Two-dimensional (2D) structural materials have many advantages, such as a large specific surface area, increasing the contact area between active material and electrolytes, shortening the diffusion path of Na ions, and so on ^[41][42][43][60,61,62]. Shen et al. ^[44][63] proposed an ultrasound-assisted electrochemical stripping method for the preparation of an ultra-thin multilayer Bi nanosheet (FBN). Xiang et al. ^[45][64] prepared a 2D carbon-coated Bi nanosheet (Bi@C) using (BiO)₂CO₃ nanosheets as templates by in situ conversion reaction. The carbon layer effectively prevented the accumulation of Bi and moderated the volumetric strain during the charge/discharge process. Designing Bi nanoparticles combined with carbon nanosheets to form a unique 2D structure could provide abundant active sites for the diffusion of Na⁺/K⁺ ions. Wang et al. ^[46][66] anchored 0D Bi nanoparticles on 2D N-doped carbon nanosheets (NCSs) from the ML-Bi@NCS composites. The NCSs with Bi nanospheres are stacked layer by layer to form multi-layer structures (denoted as ML-Bi@NCSs). This layered structure has enough voids to provide abundant active sites and ion migration paths. When used as the anode of SIBs, ML-Bi@NCSs can provide an outstanding capacity of 378 mA h g⁻¹ at 200 m A g⁻¹. The SEM results after cycles verified that the anode forms porous frameworks under repeated discharging/charging.

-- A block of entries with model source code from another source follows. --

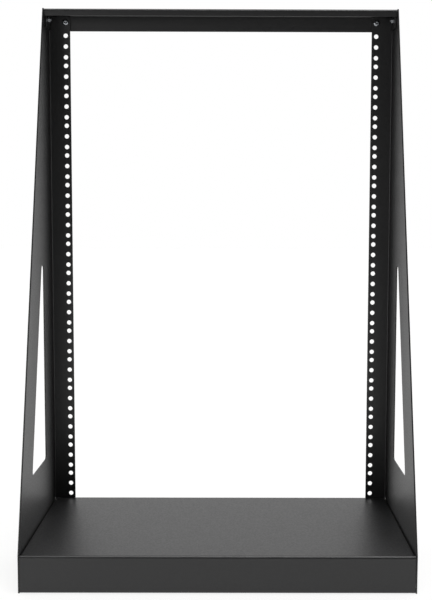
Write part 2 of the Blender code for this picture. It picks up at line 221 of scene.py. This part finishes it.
class RackFinish(bpy.types.PropertyGroup):
    """Colours and grain of the rack's two finishes."""

    powder: colour("Powder coat", "#0e0e0f", "Colour of the black powder coat")
    powder_thin: colour("Thin powder coat", "#131314", "Its colour where the film lies thinner")
    powder_grain: length("Powder grain", 2.4, "Distance between two dimples of the powder coat")
    powder_drift: length("Powder drift", 90.0, "Distance over which the film's thickness drifts")
    zinc: colour("Zinc", "#a9abae", "Colour of the zinc plating")
    zinc_dull: colour("Dull zinc", "#8a8d92", "Its colour where the passivation is thicker")
    zinc_grain: length("Zinc grain", 0.8, "Width of the clouds in the zinc plating")


class StudioLook(bpy.types.PropertyGroup):
    """Colours and sizes of the studio round the rack."""

    floor: colour("Floor", "#f2f2f0", "Colour of the floor")
    room: colour("Room", "#242426", "Colour of the room in front of the rack")
    floor_size: length("Floor size", 24000.0, "Side of the square floor")


PROPERTY_GROUPS = {"rack_sizes": RackSizes, "rack_fasteners": FastenerSizes,
                   "rack_finish": RackFinish, "rack_studio": StudioLook}


def layout(sizes):
    """The rack's places that follow from its sizes; y is counted from the rail face."""
    at = SimpleNamespace()
    at.bend = sizes.bend_radius + sizes.sheet
    at.column = sizes.column_spacing / 2
    at.panel_inner = at.column + sizes.hole_to_panel
    at.panel_outer = at.panel_inner + sizes.sheet
    at.flange_edge = at.column - sizes.hole_to_edge
    at.fitted_half = at.panel_inner - sizes.fit_gap
    at.rear_face = 2 * sizes.sheet + sizes.fit_gap
    at.flange_foot = sizes.base_height + sizes.foot_gap
    at.first_unit = sizes.base_height + sizes.base_to_unit
    last_unit_top = at.first_unit + sizes.unit_count * sizes.unit_height
    at.bar_top = last_unit_top + sizes.bar_rise + sizes.bar_height
    at.panel_top = at.bar_top + sizes.bar_drop
    at.flange_top = at.bar_top - at.bend - sizes.fit_gap
    at.bar_front = sizes.bar_setback - sizes.top_depth
    at.bar_screw_z = at.bar_top - sizes.bar_height / 2
    at.tab_rear = -sizes.bend_radius - sizes.tab_clearance
    at.tab_screw_y = (at.bar_front + at.tab_rear) / 2
    at.base_screw_z = sizes.base_height - sizes.base_drop
    front = sizes.base_setback - sizes.front_depth
    rear = at.rear_face - sizes.base_setback
    at.base_screws = {"front": front, "middle": (front + rear) / 2, "rear": rear}
    at.rail_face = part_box("base_pan")[0].y + sizes.front_depth
    return at


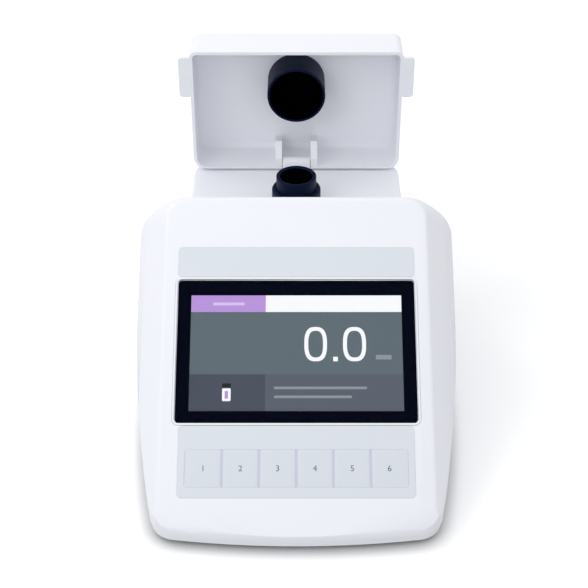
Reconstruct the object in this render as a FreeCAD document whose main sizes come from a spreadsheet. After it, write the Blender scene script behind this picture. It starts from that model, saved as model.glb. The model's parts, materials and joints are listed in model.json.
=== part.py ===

3.4. Three-Dimensional Bi/C Composite

A three-dimensional porous network structure can offer a short ion spread distance and abundant transmission channels for Na⁺ ions, can augment the contact with the electrolytes, and can relieve volumetric strain, thus improving the anode’s structural stability and the ion migration ability of materials ^{[47][48][49][50][51]}[70,71,72,73,74]. Qiu et al. ^[52][75] prepared uniformly distributed Bi nanospheres (Bi-NS) of 20~30 nm and embedded them in a spongy 3D porous conductive framework (Bi-NS@C). This structure can form a conductive network to prevent particles from gathering. Cheng et al. ^[53][76] encapsulated Bi nanoparticles in porous conductive graphene frameworks (Bi@3DGFs), which can achieve an extremely long cycle life and rate performance of SIBs. Designing 3D interconnected porous nanostructures can connect active Bi particles, buffer volume expansion, prevent Bi anode collapsing, and generate a steady SEI. Nitrogen-doped carbon could supply added active sites and promote the transport of Na⁺/K⁺ ions. Wang et al. ^[54][77] prepared N-doped carbon/porous Bi nanocomposites (Bi/N-Cs) by simple solution combustion synthesis (SCS). The porous structure can promote the diffusion of Na and electrolytes through the electrode. Sun et al. ^[55][78] directly annealed the 2DBi-MOF precursor and successfully encapsulated Bi nanoparticles in N-doped carbon nanocages (Bi@N-CNCs) with considerable gaps. The K⁺ storage mechanism of Bi@N-CNCs was studied by in situ TEM, SAED, and XRD characterization. Glycol-dimethyl-ether-based (DME) electrolytes and porous nano-networks benefit from achieving rapid kinetics during cycling.

4. Bismuth Alloys

To solve the material crushing problem caused by the increase in the volume of the anodes’ alloy type (Bi, Sb, Si, Pb), another effective method is to make binary ^[56][57][81,82] or ternary alloys ^[58][83], the other metals acting synergistically as a buffer substrate, which could provide abundant active sites, relieve the volumetric strain, and accelerate the diffusion kinetics. Nevertheless, a simple alloying strategy cannot meet the requirements of electrode material properties, and further modifications are needed to enhance the performance of Bi alloys, such as nanostructure design ^[59][84], a coupled 3D conducting carbon matrix, etc. ^[60][61][85,86]. Sb and Bi are the same main group and have similar structures. Alloying Bi and Sb as an anode for PIBs and SIBs can enhance material stability. Among binary alloys, the BiSb alloy is one of the most promising candidates ^[62][87]. Xiong et al. ^[63][88] obtained a Bi-Sb alloy composite nanosheet in which Bi-Sb alloy nanoparticles were evenly dispersed in a porous carbon matrix (BiSb@C). This composite possesses a layered nanosheet structure. Due to the introduction of carbon in composites, BiSb@C effectively inhibits the volume variation during cycles. As an anode for PIBs, this BiSb@C delivered excellent electrochemical performance and provided a highly reversible capacity of 320 mA h g⁻¹ after 600 cycles at 500 mA g⁻¹. By matching the K₄Fe(CN)₆ Prussian blue cathode with the composite bismuth–antimony alloy anode, the full PIB can still deliver a high discharge capacity of 396 mA h g⁻¹ after 70 cycles at 200 mA g⁻¹.